When any other rule than the majority rule is required by the legislature it is generally followed by some clear expression such as, “all of the electors or voters of the county, town, etc.," or requires the question to be submitted at a general election and then provides that it must receive a majority of all the votes cast at such election. This is the rule for establishment of county seats. (State Constitution, Art. 9, Sec. 2.) Adkins v. Lien, 10 S. D. 436; 15 Cyc. 390 and cases cited.

Where the question may be submitted at a general or special election, in the discretion of the Board, the rule is that a majority of the votes cast on that subject controls. Howland v. Board (Cal.), 41 Pac. 864.

And this is the rule fixed by the Supreme Court of this State in Treat v. De Jean, 22 S. D., 505.

As part of finding No. 6, the Court' held that the resolution adopted by the City Council on April 4, 1910, submitting the question of the establishment of a Municipal Court to an election to be held in said city, carried with it an expenditure of money on the part of said City of Sisseton and created a liability against the said city for the payment of a part of the salary of Municipal Judge, and in this connection we desire to submit that the same does not come under Section 1209 of the Pol. Code. That the fundamental object of said section is to prevent the city council from incurring a direct liability, unless it is concurred in by the “aye” and “nay” vote of the majority of the council, while in the submission of said proposition to a vote, the sole and only object of the same is to initiate an election wherein the people may decide as to whether or not they desire the court to be established and the liability incurred, in other words, the "aye" and "nay" vote, and the record is for the purpose of protecting the city against the unlawfui acts of the members of the council and to fix the liability of the council for unlawful acts which they may do in their official capacity and not to protect the people against their own acts and their own liability incurred by their favorable expression upon a proposition submitted to them at an election.

Geo. S. Rir, and Thomas Mani, for Respondent.

That prohibition is the correct remedy is clearly in harmony with the holdings of this court in the following decisions: State v. Harris, 115 X. W. 533; State v. Barber, 19 S. D. 1.

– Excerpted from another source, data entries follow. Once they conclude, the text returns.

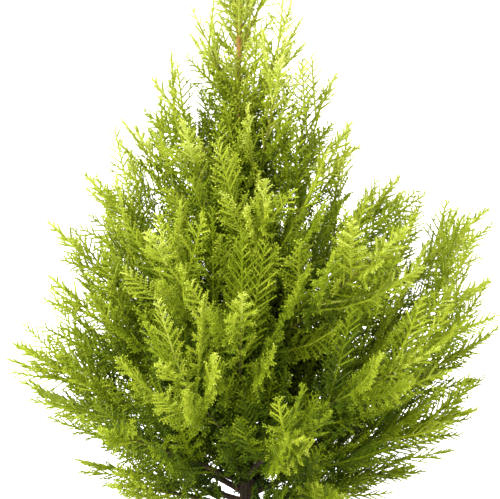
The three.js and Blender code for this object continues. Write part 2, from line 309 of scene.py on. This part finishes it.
# Side sprays of the plumes, in a spiral of 137.5 degrees round the stem, spaced by the openness.
# Most are threads as long as slope x distance from the plume's tip + short, up to the widest; on
# the lower flanks they are longer and lie closer to the stem. Every third one, short of the outer
# part, is a branch as long as a share of the stem x sqrt(1-part), up to the longest. It stands off
# the stem and rises more, the higher its plume's tip is, and rises most at the front. All bend
# forwards and up and are cut where their plume's space ends. Their flat sides face outwards, turned
# at random about the vertical.
def growSprays():
    stem = plumeLengths * (1 - plumeBare)
    first = np.where(plumeBare > 0, sprayRule["first"], sprayRule["firstOnTrunk"])
    tips = plumeLines[2]
    forward = np.maximum(-unit(tips * [1, 1, 0])[:, 1], 0) ** 2
    spacing = sprayRule["spacing"] * opennessOf(tips, forward)
    counts = np.round((sprayRule["last"] - first) * stem / spacing).astype(int)
    owner, place = childrenOf(counts)
    part = mix(first[owner], sprayRule["last"], place / (counts[owner] - 1))
    along = mix(plumeBare[owner], 1, part)
    lines = tuple(points[owner] for points in plumeLines)
    start = curvePoint(lines, along)
    heading = curveHeading(lines, along)
    side = plumeSideways[owner]
    side = unit(side - heading * dot(side, heading))
    over = np.cross(heading, side)
    row = plumeRows[owner]
    turn = 360 * chance(row, columns["stemTurn"]) + place * spread["turn"]
    turn = turn + sprayRule["turnScatter"] * scatter(row, columns["sprayTurn"] + place)
    turn = np.radians(turn)[:, None]
    away = unit(side * np.cos(turn) + over * np.sin(turn))
    branch = (place % sprayRule["branchEvery"] == 0) & (part < sprayRule["branchUntil"])
    branchAngle = np.interp(tips[:, 2], sprayRule["liftHeights"], sprayRule["branchAngle"])[owner]
    flank = plumeFlank[owner]
    threadAngle = mix(sprayRule["rootAngle"], sprayRule["tipAngle"], part)
    threadAngle = threadAngle * mix(1, sprayRule["flankAngle"], flank)
    angle = np.where(branch, branchAngle, threadAngle)
    angle = np.radians(angle)[:, None]
    outward = unit(heading * np.cos(angle) + away * np.sin(angle) + sprayRule["rise"] * up)
    widest = mix(sprayRule["widest"], sprayRule["flankWidest"], flank)
    thread = np.minimum(sprayRule["slope"] * stem[owner] * (1 - part) + sprayRule["short"], widest)
    long = np.minimum(sprayRule["branchReach"] * stem[owner] * np.sqrt(1 - part), sprayRule["longest"])
    wanted = np.where(branch, long, thread)
    wanted = wanted * mix(*sprayRule["lengthShares"], chance(row, columns["sprayLength"] + place))
    lift = np.interp(tips[:, 2], sprayRule["liftHeights"], sprayRule["branchLift"])
    lift = mix(lift, sprayRule["frontLift"], forward)[owner]
    lift = np.where(branch, lift, sprayRule["lift"])[:, None]
    onward = unit(outward + sprayRule["bend"] * heading + lift * up)
    middle = start + outward * wanted[:, None] / 2
    sprays = (start, middle, middle + onward * wanted[:, None] / 2)
    share = shareInside(sprays, owner, sprayRule["slack"], sprayRule["overlap"])
    kept = share * wanted > sprayRule["shortest"]
    turn = np.radians(sprayRule["faceTurn"] * seeded.uniform(-1, 1, len(wanted)))[:, None]
    face = unit(middle * [1, 1, 0])
    face = face * np.cos(turn) + np.cross(face, up) * np.sin(turn)
    face = face + sprayRule["faceScatter"] * seeded.uniform(-1, 1, middle.shape)
    lightness = mix(chance(row, columns["sprayLight"] + place), part, sprayRule["tipLight"])
    return {
        "line": tuple(points[kept] for points in cutCurve(sprays, share)),
        "length": (share * wanted)[kept], "owner": owner[kept], "face": face[kept],
        "lightness": lightness[kept],
    }


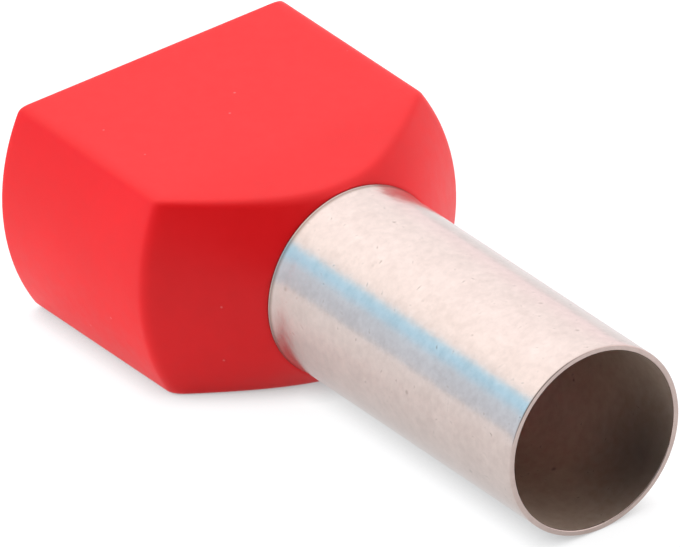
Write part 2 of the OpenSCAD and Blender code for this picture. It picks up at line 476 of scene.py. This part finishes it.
studio = {
    "floorSize": 4.0,  # in metres
    "floorColour": "#f4f4f5",
    "floorLift": 0.91,  # light that comes up through the table to the camera, so that it stays white
    "floorGain": 0.2,  # the share of the lit floor in what the camera sees
    "paintedShadowReach": 1.0,  # the lift fades within this many millimetres of the ferrule: a painted contact shadow
    "paintedShadowDepth": 0.6,
    "paintedShadowPower": 2.0,
    "floorGloss": 0.55,  # how much of plain white gloss and glass see instead of the lit floor
    "tentGloss": 0.3,  # and how much of it instead of the tent
    # the tent's cloth: degrees round the ferrule's axis, from its right over the top to its left and below,
    # with the tint and the level there
    "tent": (
        (4, "#fdf0f6", 1.5), (35, "#fdfcff", 1.65), (85, "#fefdff", 1.92), (118, "#fefdfd", 1.84),
        (131, "#fdfbfa", 1.62), (138, "#90dafc", 1.9), (147, "#90d7fc", 1.8), (156, "#cae5fa", 1.4),
        (166, "#cbe5fb", 1.27), (178, "#cfe6fa", 1.2), (182, "#ffffff", 1.0), (358, "#fff2f8", 1.25)),
    "opening": {"azimuth": -32, "elevation": 22, "dim": 0.03, "near": 0.9, "far": 0.15},  # the camera's side
    # the lamps: azimuth from +X towards +Y and elevation in degrees, sizes and distance in metres, radiance
    "left": {"azimuth": -128, "elevation": 26, "distance": 0.3, "width": 0.16, "height": 0.14, "level": 4.9},
    "fill": {"size": 0.2, "level": 0.13, "gap": 0.02},  # lies on the table and shines up at the undersides
}


def raysOf(tree):  # 1 for rays straight from the camera, 1 for rays that gloss or glass sends on
    path = addNode(tree, "ShaderNodeLightPath")
    gloss = addNode(tree, "ShaderNodeMath", {"operation": "MAXIMUM"},
                    {0: path.outputs["Is Glossy Ray"], 1: path.outputs["Is Transmission Ray"]})
    return path.outputs["Is Camera Ray"], gloss.outputs[0]


def tablePlace():  # the ferrule rests on the collar's lower edge and the mouth's lower rim, slightly tilted
    shoulderHeight = halfHeight - collar["draft"]
    tilt = math.atan2(shoulderHeight - sleeveRadius, sleeveHigh.x - shoulderX)
    return Matrix.Translation(Vector((shoulderX, 0, -shoulderHeight)) * mm) @ Matrix.Rotation(-tilt, 4, "Y")


def floorPiece():
    # a matt white table: the camera sees it lifted to white, but for a painted contact shadow, from ambient
    # occlusion, where the ferrule touches, and a fifth of its own lit shadow
    bm = bmesh.new()
    bmesh.ops.create_grid(bm, x_segments=1, y_segments=1, size=studio["floorSize"] / 2, matrix=tablePlace())
    material, tree = newMaterial("studio floor, matt white")
    seen, gloss = raysOf(tree)
    colour = addNode(tree, "ShaderNodeMix", {"data_type": "RGBA"},
                     {"Factor": seen, 6: linearColour(studio["floorColour"]),
                      7: scaledColour(studio["floorColour"], studio["floorGain"])})
    matt = addNode(tree, "ShaderNodeBsdfDiffuse", inputs={"Color": colour.outputs[2]})
    # painted contact shadow: the camera's lift drops where ambient occlusion finds the ferrule close
    near = addNode(tree, "ShaderNodeAmbientOcclusion", {"samples": 4},
                   {"Distance": studio["paintedShadowReach"] * mm})
    covered = addNode(tree, "ShaderNodeMath", {"operation": "SUBTRACT"}, {0: 1.0, 1: near.outputs["AO"]})
    falloff = addNode(tree, "ShaderNodeMath", {"operation": "POWER"},
                      {0: covered.outputs[0], 1: studio["paintedShadowPower"]})
    table = addNode(tree, "ShaderNodeMath", {"operation": "MULTIPLY_ADD"},
                    {0: falloff.outputs[0], 1: -studio["paintedShadowDepth"], 2: studio["floorLift"]})
    lift = addNode(tree, "ShaderNodeMath", {"operation": "MULTIPLY"}, {0: seen, 1: table.outputs[0]})
    glow = addNode(tree, "ShaderNodeEmission", inputs={"Color": (1, 1, 1, 1), "Strength": lift.outputs[0]})
    lit = addNode(tree, "ShaderNodeAddShader", inputs={0: matt.outputs[0], 1: glow.outputs[0]})
    white = addNode(tree, "ShaderNodeEmission", inputs={"Color": (1, 1, 1, 1), "Strength": 1.0})
    share = addNode(tree, "ShaderNodeMath", {"operation": "MULTIPLY"}, {0: gloss, 1: studio["floorGloss"]})
    both = addNode(tree, "ShaderNodeMixShader",
                   inputs={0: share.outputs[0], 1: lit.outputs[0], 2: white.outputs[0]})
    addNode(tree, "ShaderNodeOutputMaterial", inputs={"Surface": both.outputs[0]})
    return newPiece("floor", bm, [material])


def direction(azimuth, elevation):
    a, e = math.radians(azimuth), math.radians(elevation)
    return Vector((math.cos(a) * math.cos(e), math.sin(a) * math.cos(e), math.sin(e)))


def softbox(name, place, width, height, level):
    lamp = bpy.data.lights.new(name, "AREA")
    lamp.shape, lamp.size, lamp.size_y = "RECTANGLE", width, height
    lamp.energy = level * math.pi * width * height
    box = bpy.data.objects.new(name, lamp)
    box.matrix_world = place
    box.visible_camera = box.visible_glossy = False  # the tent is what gloss sees
    bpy.context.scene.collection.objects.link(box)


def tentWorld():
    # a white light tent: brightest overhead, a cool seam low on the left, dark where the camera looks in
    world = bpy.data.worlds.new("light tent")
    world.use_nodes = True
    tree = world.node_tree
    tree.nodes.clear()
    look = addNode(tree, "ShaderNodeTexCoord").outputs["Generated"]
    across = addNode(tree, "ShaderNodeSeparateXYZ", inputs={0: look})
    turned = addNode(tree, "ShaderNodeMath", {"operation": "ARCTAN2"},
                     {0: across.outputs["Z"], 1: across.outputs["Y"]})
    around = addNode(tree, "ShaderNodeMath", {"operation": "MULTIPLY_ADD"},
                     {0: turned.outputs[0], 1: 0.5 / math.pi, 2: 1.0})  # in whole turns
    part = addNode(tree, "ShaderNodeMath", {"operation": "FRACT"}, {0: around.outputs[0]})
    cloth = addNode(tree, "ShaderNodeValToRGB", inputs={"Fac": part.outputs[0]},
                    stops=[(turn / 360, scaledColour(tint, level)) for turn, tint, level in studio["tent"]])
    opening = studio["opening"]
    facing = addNode(tree, "ShaderNodeVectorMath", {"operation": "DOT_PRODUCT"},
                     {0: look, 1: direction(opening["azimuth"], opening["elevation"])})
    dim = addNode(tree, "ShaderNodeMapRange", {"interpolation_type": "SMOOTHSTEP"},
                  {"Value": facing.outputs["Value"], "From Min": opening["far"], "From Max": opening["near"],
                   "To Min": 1.0, "To Max": opening["dim"]})
    tent = addNode(tree, "ShaderNodeBackground",
                   inputs={"Color": cloth.outputs["Color"], "Strength": dim.outputs[0]})
    white = addNode(tree, "ShaderNodeBackground", inputs={"Color": (1, 1, 1, 1), "Strength": 1.0})
    seen, gloss = raysOf(tree)
    share = addNode(tree, "ShaderNodeMath", {"operation": "MULTIPLY_ADD"},
                    {0: gloss, 1: studio["tentGloss"], 2: seen})
    both = addNode(tree, "ShaderNodeMixShader",
                   inputs={0: share.outputs[0], 1: tent.outputs[0], 2: white.outputs[0]})
    addNode(tree, "ShaderNodeOutputWorld", inputs={"Surface": both.outputs[0]})
    return world


floorPiece()
left, fill = studio["left"], studio["fill"]
outward = direction(left["azimuth"], left["elevation"])
facing = outward.to_track_quat("Z", "Y").to_matrix().to_4x4()
leftPlace = Matrix.Translation(outward * left["distance"]) @ facing
fillPlace = tablePlace() @ Matrix.Translation((0, 0, fill["gap"] * mm)) @ Matrix.Rotation(math.pi, 4, "X")
softbox("left", leftPlace, left["width"], left["height"], left["level"])
softbox("fill", fillPlace, fill["size"], fill["size"], fill["level"])
bpy.context.scene.world = tentWorld()

view = {
    "azimuth": -32.712,  # degrees from +X towards +Y
    "elevation": 30.583,
    "roll": 4.803,
    "aim": (-0.648, -0.069, 0.0),
    "distance": 0.8004,  # in metres
    "lens": 1257.8,
    "clip": (0.01, 10),
}
toCamera = direction(view["azimuth"], view["elevation"])
camera = bpy.data.objects.new("camera", bpy.data.cameras.new("camera"))
bpy.context.scene.collection.objects.link(camera)
camera.data.lens = view["lens"]
camera.data.clip_start, camera.data.clip_end = view["clip"]
camera.location = Vector(view["aim"]) * mm + toCamera * view["distance"]
roll = Matrix.Rotation(math.radians(-view["roll"]), 4, "Z")
camera.rotation_euler = (toCamera.to_track_quat("Z", "Y").to_matrix().to_4x4() @ roll).to_euler()
bpy.context.scene.camera = camera
bpy.context.scene.view_settings.view_transform = "Standard"
print("studio and camera placed")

The members of the council may have voted aye, but under the statute, which is mandatory, the aye and nay vote of councilmen must be entered in the minute book.

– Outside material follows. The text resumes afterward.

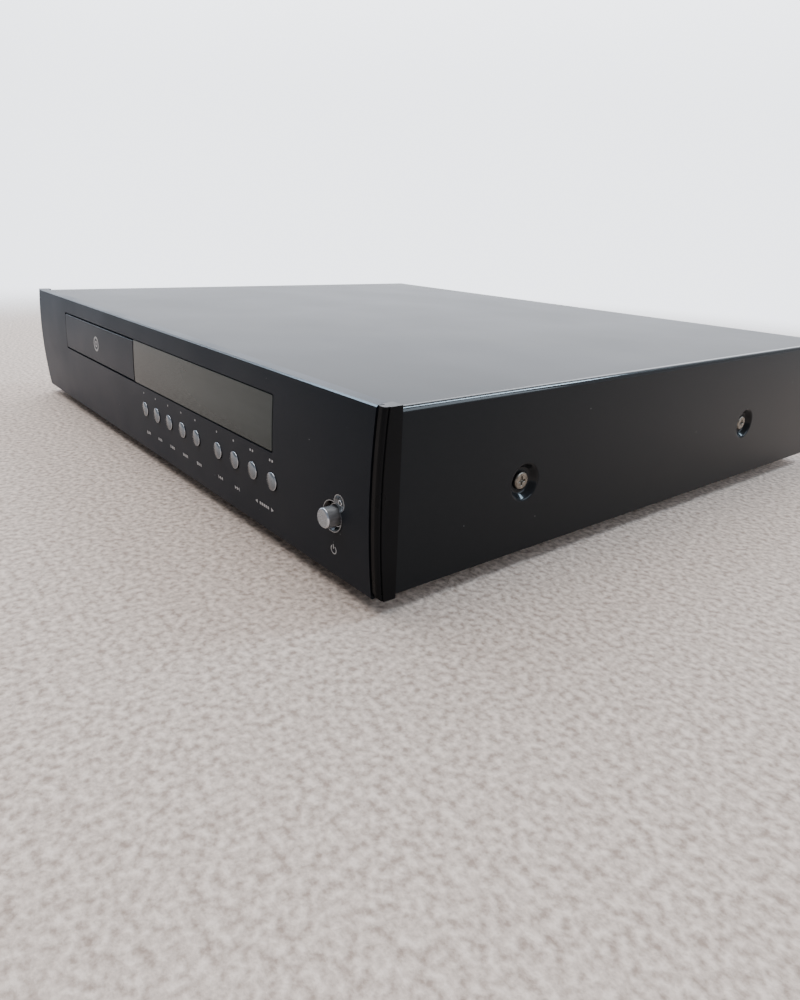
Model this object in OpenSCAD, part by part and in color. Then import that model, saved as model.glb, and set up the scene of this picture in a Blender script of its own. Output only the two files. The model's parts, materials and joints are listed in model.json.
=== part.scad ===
// A full-width disc player with a motor-driven loading tray, drawn as its separate pieces.
// Millimetres. +Z is up and the fascia faces -Y. The origin is on the floor, in the middle of
// the player's outline. The modules below are drawn with y = 0 on the fascia's front edges,
// and in_row() moves them to the part's own frame.

/* [Overall size] */
// Width over the two end cheeks
body_w = 430; // [425:1:450]
// Depth from the fascia's front edges to the back of the cover
body_d = 350; // [340:1:400]
// Height of the fascia
fascia_h = 72; // [71:0.5:84]
// Gap between the floor and the lower edge of the fascia
floor_gap = 6; // [4:0.5:12]

/* [Fascia and cheeks] */
// How far the middle of the fascia stands in front of its upper and lower edges
crown = 2; // [1:0.1:3]
// Depth of the fascia at its upper edge
fascia_t = 6; // [5:0.1:7]
// Distance from the front edges to the back face of the fascia's wall
fascia_wall = 2.5; // [2:0.1:3]
// Height of the fascia's upper and lower rims, seen from behind
fascia_rim = 3; // [2:0.1:4]
// Bevel along the fascia's upper and lower front edges
fascia_bevel = 0.6; // [0.2:0.1:1]
// Dark gap between the fascia and each cheek
end_gap = 0.6; // [0.4:0.1:2]
// Thickness of each end cheek
cheek_t = 3.5; // [2.8:0.1:4]
// Depth of each end cheek
cheek_d = 8; // [7.5:0.1:10]
// How far the cheek's front stays behind the fascia's
cheek_setback = 0.5; // [0.3:0.1:1.5]
// Rounding of the bead along the cheek's front
cheek_round = 1.4; // [1:0.1:1.5]
// Width of that bead, seen from the side
bead_w = 1.6; // [1.5:0.1:4]
// How far the bead lies inside the cheek's side plate
bead_step = 0.35; // [0.2:0.05:0.6]
// Width of the groove between the bead and the side plate
bead_groove = 0.5; // [0.3:0.1:1]
// Rounding of the cheek's lower front corner
cheek_corner = 3; // [1:0.1:5]

/* [Cover and chassis] */
// Thickness of the cover's steel sheet
cover_t = 1.2; // [1:0.1:1.5]
// Thickness of the chassis and rear panel sheet
sheet_t = 1.2; // [1:0.1:1.5]
// Outside radius of the cover's bends
cover_bend = 2.4; // [2:0.1:3.5]
// How far the cover's top lies below the top of the fascia
cover_drop = 0.8; // [0.5:0.1:1.5]
// How far the cover's sides lie inside the cheeks' outer faces
cover_inset = 0.8; // [0.4:0.1:1.2]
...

According to the facts proved, this was not done. This resolution must fall within the language of section 1209 of the Pol. Code.

The municipal law of 1907 provides that one-half of the salary be paid by the city.

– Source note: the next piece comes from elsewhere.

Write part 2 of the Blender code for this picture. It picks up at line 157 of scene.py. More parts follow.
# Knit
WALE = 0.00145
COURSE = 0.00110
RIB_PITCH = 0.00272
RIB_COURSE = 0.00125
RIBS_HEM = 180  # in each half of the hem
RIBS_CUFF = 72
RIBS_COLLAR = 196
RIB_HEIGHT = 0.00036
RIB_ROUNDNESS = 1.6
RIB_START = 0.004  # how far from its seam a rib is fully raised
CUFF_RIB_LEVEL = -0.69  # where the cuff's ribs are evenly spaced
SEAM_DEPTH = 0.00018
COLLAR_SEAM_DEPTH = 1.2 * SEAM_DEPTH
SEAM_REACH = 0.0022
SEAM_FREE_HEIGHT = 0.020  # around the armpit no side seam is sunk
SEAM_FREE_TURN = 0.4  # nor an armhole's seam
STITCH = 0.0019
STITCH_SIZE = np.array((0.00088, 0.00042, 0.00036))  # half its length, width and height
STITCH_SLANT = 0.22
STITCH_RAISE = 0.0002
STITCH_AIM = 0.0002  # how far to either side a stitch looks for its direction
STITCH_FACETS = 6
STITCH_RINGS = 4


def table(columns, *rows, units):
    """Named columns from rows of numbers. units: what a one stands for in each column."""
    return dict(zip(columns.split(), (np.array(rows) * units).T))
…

Section 8 on page 401 of the laws of 1907 was amended by chapter 176 of the laws of 1911 and provides that the city shall pay one-half of the salary of the municipal judge. This creates a liability against the city and makes an expenditure of money necessary. 25 Ency. of Law (2nd Ed.) Pages 222-224, under the heading "Liable;" Vol. 1 Abbott's Municipal Corp., Sec. 152 on page 341.

It is well settled in this state that where the constitution or statute uses language similar to that of Sec. 4 of Chapter 191 of the Session Laws of 1907 that it requires a majority of the votes cast at the election. Williamson v. Aldrich, 21 S. D. 13; McCreary on Elections, 2nd Ed., Sec. 555; State ex rel Clark v. Stakke et al., 22 S. D.: 228; McCreary on Elections, 2nd Ed., Sec. 183.

Again if it was the intention of the legislature to have taken the question of the adoption of this law by cities outside of the established rule, that it must have the majority cast at the election, it could and would have added words such as for this purpose or on this proposition. Then intention would have been certain. In the absence of any restriction it was the intention to let the vote fall within the rule of the majority of votes cast at the election.

It may be argued that because section 3 of chapter 19, providing for municipal courts, provides that this question may be submitted within twenty days from the date of the filing of the petition, that it becomes a special election, notwithstanding that it was held on a general election day. It will be admitted that the question was in this case actually submitted at the general election in 9-Vol. 31, S. D.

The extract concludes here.